Your answer should consist only of the lines below from the one with "for part in" through the one with "before = set(bpy.data.objects)", copied exactly.
————————
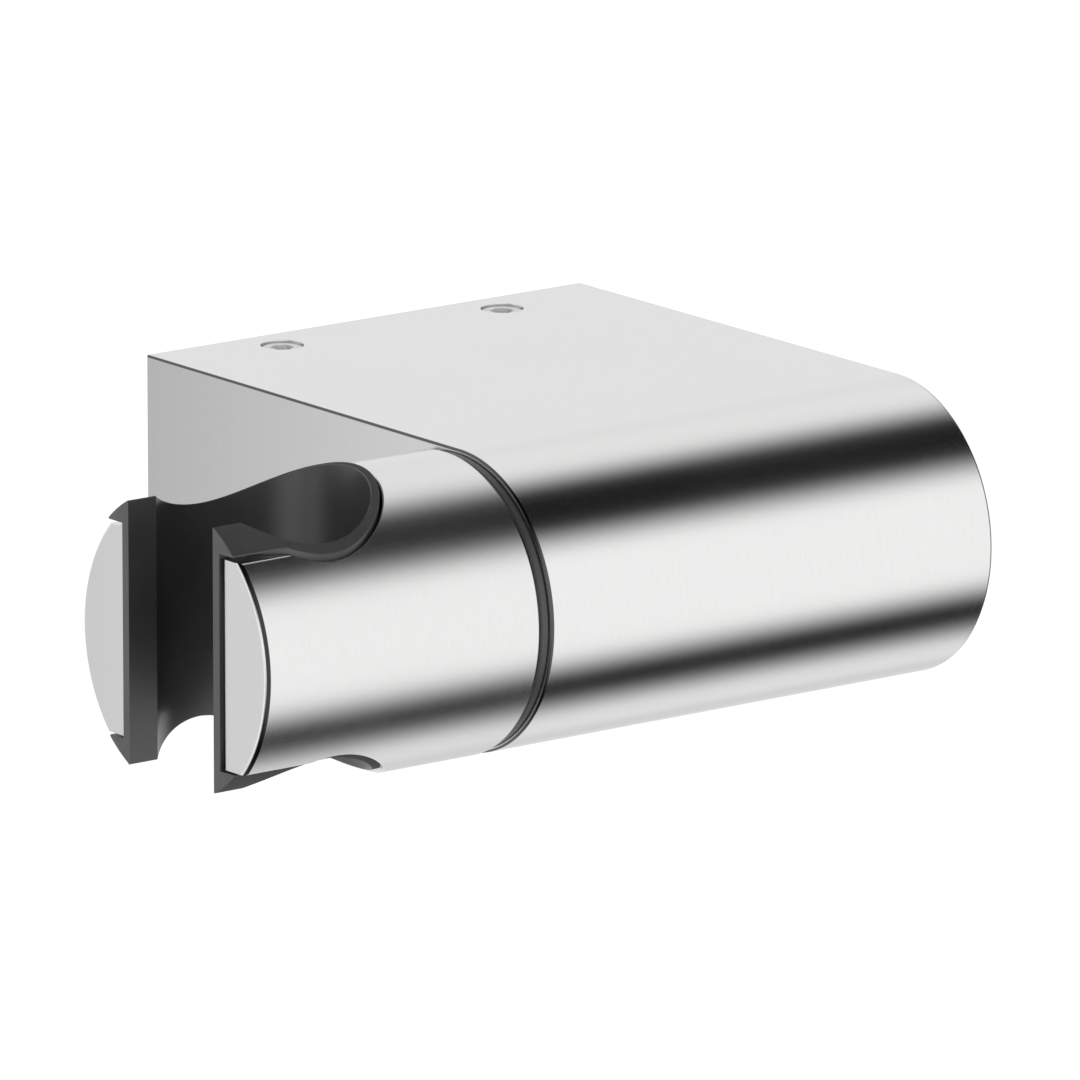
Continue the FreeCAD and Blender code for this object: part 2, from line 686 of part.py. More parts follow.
def make_swivel_body():
    """The round metal body on the nose axis, cut through for the socket and its slot."""
    body = pivot_body("swivel_body")
    face = new_sketch(body, "face", "YZ_Plane", swivel_end)
    circle(face, dim.nose_radius)
    length = swivel_start - swivel_end
    bar = extrude(body, "Pad", "bar", face, length)
    dress(
        body, "Chamfer", "end_edges", bar,
        lambda spot: near_either(spot.x, swivel_end, swivel_start),
        dim.swivel_chamfer,
    )
    through = (dim.nose_radius + dim.cut_margin) * 2
    hole = new_sketch(body, "hole", "XY_Plane")
    keyhole(hole, swivel_end - dim.cut_margin, socket_place, hole_half, hole_radius)
    extrude(body, "Pocket", "socket_hole", hole, through, "both")

    seat_half = dim.nose_radius + dim.cut_margin
    for name, seat_floor, way in (("top", top_seat, "forward"), ("bottom", low_seat, "back")):
        seat = new_sketch(body, f"{name}_seat", "XY_Plane", seat_floor)
        rectangle(seat, swivel_end - dim.cut_margin, socket_place, -seat_half, seat_half)
        seated = extrude(body, "Pocket", f"{name}_wing_seat", seat, dim.nose_radius, way)
    dress(body, "Chamfer", "cut_edges", seated, on_cut_edge, dim.cut_edge)

    counterbore = new_sketch(body, "counterbore", "YZ_Plane", head_seat)
    circle(counterbore, counterbore_radius)
    extrude(body, "Pocket", "counterbore", counterbore, head_seat - socket_place, "back")
    clearance = new_sketch(body, "clearance", "YZ_Plane", tongue_end + dim.cut_margin)
    circle(clearance, dim.pivot_screw_radius + dim.pivot_hole_gap)
    extrude(body, "Pocket", "clearance_hole", clearance, dim.swivel_web + dim.cut_margin * 2, "back")
    slot = new_sketch(body, "tongue_slot", "YZ_Plane", tongue_end)
    flatted_round(slot, bush_bore, tongue_half + dim.running_gap)
    extrude(body, "Pocket", "tongue_slot", slot, dim.tongue_length + dim.cut_margin)
    pin = new_sketch(body, "pin", "YZ_Plane", swivel_start - dim.stop_pin_hold)
    circle(pin, dim.stop_pin_radius, 0, -stop_pin_circle)
    extrude(body, "Pocket", "pin_hole", pin, dim.stop_pin_hold + dim.cut_margin)
    return body


def on_cut_edge(spot):
    """True where the socket's hole or a wing's seat meets the swivel's round."""
    on_round = near(math.hypot(spot.y, spot.z), dim.nose_radius)
    in_hole = near(math.hypot(spot.x - socket_place.value, spot.y), hole_radius)
    return on_round and (in_hole or near_either(spot.z, top_seat, low_seat))


def make_pivot_screw():
    """The M6 screw that draws the shaft's tongue into the swivel."""
    body = pivot_body("pivot_screw")
    half = new_sketch(body, "half_section", "XZ_Plane")
    shank = dim.pivot_screw_radius - dim.thread_gap
    tip = head_start + dim.pivot_screw_length
    polygon(half, [
        (head_end, 0), (tip, 0), (tip, shank - dim.edge_chamfer), (tip - dim.edge_chamfer, shank),
        (head_start, shank), (head_start, dim.pivot_head_radius),
        (head_end + dim.pivot_head_round, dim.pivot_head_radius),
        (head_end, dim.pivot_head_radius - dim.pivot_head_round),
    ])
    turn(body, "Revolution", "screw", half)
    socket = new_sketch(body, "hexagon", "YZ_Plane", head_end - dim.cut_margin)
    hexagon(socket, dim.pivot_hex)
    extrude(body, "Pocket", "hex_socket", socket, dim.pivot_hex_depth + dim.cut_margin)
    return body


def make_lock_washer():
    """The split spring washer under the pivot screw's head."""
    body = pivot_body("lock_washer")
    half = new_sketch(body, "half_section", "XZ_Plane")
    rectangle(
        half, head_start, head_seat,
        dim.pivot_screw_radius + dim.seat_gap, dim.pivot_head_radius,
    )
    turn(body, "Revolution", "washer", half, 360 - dim.lock_washer_split)
    return body


def make_socket_liner():
    """The plastic liner of the socket: its rims follow the swivel's round, its cheeks line
    the slot, its wings rest in the swivel's seats, and its plug hides the pivot screw."""
    body = pivot_body("socket_liner")
    body.setExpression("Placement.Base.z", dim.liner_lift.text)
    outline = new_sketch(body, "outline", "XY_Plane")
    keyhole(outline, liner_end, socket_place, cheek_half, liner_radius)
    height = (lip_radius + dim.cut_margin) * 2
    extrude(body, "Pad", "wall", outline, height, "both")
    wing_height = lip_radius + dim.cut_margin - wing_floor
    for side, name, way in ((1, "top", "forward"), (-1, "bottom", "back")):
        wing = new_sketch(body, f"{name}_wing", "XY_Plane", wing_floor * side)
        rectangle(wing, liner_end, socket_place, -wing_half, wing_half)
        extrude(body, "Pad", f"{name}_wing", wing, wing_height, way)
    plug = new_sketch(body, "plug", "YZ_Plane", socket_place, None, -dim.liner_lift)
    circle(plug, counterbore_radius - dim.seat_gap)
    extrude(body, "Pad", "plug", plug, head_end - dim.seat_gap - socket_place)

    waste = new_sketch(body, "waste", "XZ_Plane")
    rectangle(
        waste, liner_end - dim.cut_margin, swivel_start,
        lip_radius, lip_radius * 2,
    )
    turn(body, "Groove", "round_trim", waste)
    bore = new_sketch(body, "bore", "XY_Plane")
    keyhole(bore, liner_end - dim.cut_margin, socket_place, dim.slot_half, dim.socket_radius)
    opened = extrude(body, "Pocket", "socket_bore", bore, height + dim.cut_margin, "both")
    dress(
        body, "Chamfer", "bore_rims", opened,
        lambda spot: near(math.hypot(spot.x - socket_place.value, spot.y), dim.socket_radius)
        and near(math.hypot(spot.y, spot.z), lip_radius),
        dim.rim_chamfer,
    )
    return body


def make_parts():
    """Builds every sub-part and returns them in the order in which they are put together."""
    spring_middle = spring_start + spring_stack / 2
    return [
        make_housing(),
        make_wall_plate(),
        make_set_screw("set_screw_left", -1),
        make_set_screw("set_screw_right", 1),
        make_bearing_bush(),
        make_spacer_ring(),
        make_thrust_washer(),
        make_disc_spring("disc_spring_outer", spring_start, spring_middle),
        make_disc_spring("disc_spring_inner", collar_start, spring_middle),
        make_pivot_shaft(),
        make_shaft_o_ring(),
        make_stop_pin(),
        make_swivel_body(),
        make_lock_washer(),
        make_pivot_screw(),
        make_socket_liner(),
    ]


def check_document():
    """Stops if an object failed, or if a cut took nothing away."""
    for item in doc.Objects:
        if "Invalid" in item.State or "Error" in item.State:
            raise RuntimeError(f"{item.Name} failed: {item.State}")
        if item.TypeId in ("PartDesign::Pocket", "PartDesign::Groove"):
            if item.Shape.Volume >= item.BaseFeature.Shape.Volume:
                raise RuntimeError(f"{item.Name} cuts nothing")
        if item.TypeId == "Sketcher::SketchObject" and not item.FullyConstrained:
            raise RuntimeError(f"{item.Name} isn't fully constrained")


def write_parts(parts):
    """Checks each sub-part's shape and writes it to its own STEP file."""
    os.makedirs("parts", exist_ok=True)
    for part in parts:
        shape = part.Shape
        if shape.isNull() or not shape.isValid() or len(shape.Solids) != 1:
            raise RuntimeError(f"{part.Label}: the shape isn't one valid solid")
        shape.exportStep(f"parts/{part.Label}.step")
        box = shape.BoundBox
        print(
            f"{part.Label}: {shape.Volume:.1f} mm3, X {box.XMin:.2f} to {box.XMax:.2f}, "
            f"Y {box.YMin:.2f} to {box.YMax:.2f}, Z {box.ZMin:.2f} to {box.ZMax:.2f}"
        )


sub_parts = make_parts()
doc.recompute()
check_document()
write_parts(sub_parts)
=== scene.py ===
"""Looks of the hand shower holder: its visible pieces, their finishes, and the studio."""

import logging
import math
from dataclasses import dataclass
from enum import Enum
from typing import Callable, Iterable, Protocol, Sequence

import bmesh
import bpy
from mathutils import Matrix, Vector

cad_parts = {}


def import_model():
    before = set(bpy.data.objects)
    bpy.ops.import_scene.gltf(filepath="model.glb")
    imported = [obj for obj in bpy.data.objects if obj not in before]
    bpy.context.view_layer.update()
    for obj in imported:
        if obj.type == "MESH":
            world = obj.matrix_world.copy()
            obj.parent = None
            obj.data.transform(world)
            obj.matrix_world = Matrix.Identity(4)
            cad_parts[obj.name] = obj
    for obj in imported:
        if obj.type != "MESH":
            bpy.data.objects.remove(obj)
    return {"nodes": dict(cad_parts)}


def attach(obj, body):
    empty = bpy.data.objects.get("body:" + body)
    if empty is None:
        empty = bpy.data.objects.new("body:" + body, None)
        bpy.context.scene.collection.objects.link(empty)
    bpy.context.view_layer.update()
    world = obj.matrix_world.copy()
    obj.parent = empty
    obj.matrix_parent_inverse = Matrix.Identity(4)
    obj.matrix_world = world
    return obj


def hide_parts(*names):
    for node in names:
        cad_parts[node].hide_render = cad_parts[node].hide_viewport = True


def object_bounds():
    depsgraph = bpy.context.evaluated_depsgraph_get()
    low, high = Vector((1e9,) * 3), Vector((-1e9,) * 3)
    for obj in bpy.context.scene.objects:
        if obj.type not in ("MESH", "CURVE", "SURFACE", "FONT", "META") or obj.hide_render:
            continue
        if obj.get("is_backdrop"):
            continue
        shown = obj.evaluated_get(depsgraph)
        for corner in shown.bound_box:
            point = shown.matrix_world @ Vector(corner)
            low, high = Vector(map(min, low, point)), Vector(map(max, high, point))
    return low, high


LOG = logging.getLogger("holder")

Point = tuple[float, float, float]
Mesh = bmesh.types.BMesh
Edge = bmesh.types.BMEdge
Vert = bmesh.types.BMVert
Item = bpy.types.Object
Material = bpy.types.Material
Node = bpy.types.Node
Output = bpy.types.NodeSocket
EdgeTest = Callable[[Vector, Vector], bool]

MILLIMETRE = 0.001
ALONG_X: Point = (1.0, 0.0, 0.0)
ALONG_Y: Point = (0.0, 1.0, 0.0)
UPRIGHT: Point = (0.0, 0.0, 1.0)
WHITE = (1.0, 1.0, 1.0, 1.0)

# Millimetres.
MERGE = 1e-4  # Two vertices this close become one.
TOUCH = 1e-3  # Two places this close are the same.
NEAR = 0.01  # A corner this close to a round lies on it.
PAST = 1.0  # How far a cutter runs past the face that it cuts.
BEYOND = 20.0  # From the pivot axis, outside every piece.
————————
Exercise result:
    for part in parts:
        shape = part.Shape
        if shape.isNull() or not shape.isValid() or len(shape.Solids) != 1:
            raise RuntimeError(f"{part.Label}: the shape isn't one valid solid")
        shape.exportStep(f"parts/{part.Label}.step")
        box = shape.BoundBox
        print(
            f"{part.Label}: {shape.Volume:.1f} mm3, X {box.XMin:.2f} to {box.XMax:.2f}, "
            f"Y {box.YMin:.2f} to {box.YMax:.2f}, Z {box.ZMin:.2f} to {box.ZMax:.2f}"
        )


sub_parts = make_parts()
doc.recompute()
check_document()
write_parts(sub_parts)
=== scene.py ===
"""Looks of the hand shower holder: its visible pieces, their finishes, and the studio."""

import logging
import math
from dataclasses import dataclass
from enum import Enum
from typing import Callable, Iterable, Protocol, Sequence

import bmesh
import bpy
from mathutils import Matrix, Vector

cad_parts = {}


def import_model():
    before = set(bpy.data.objects)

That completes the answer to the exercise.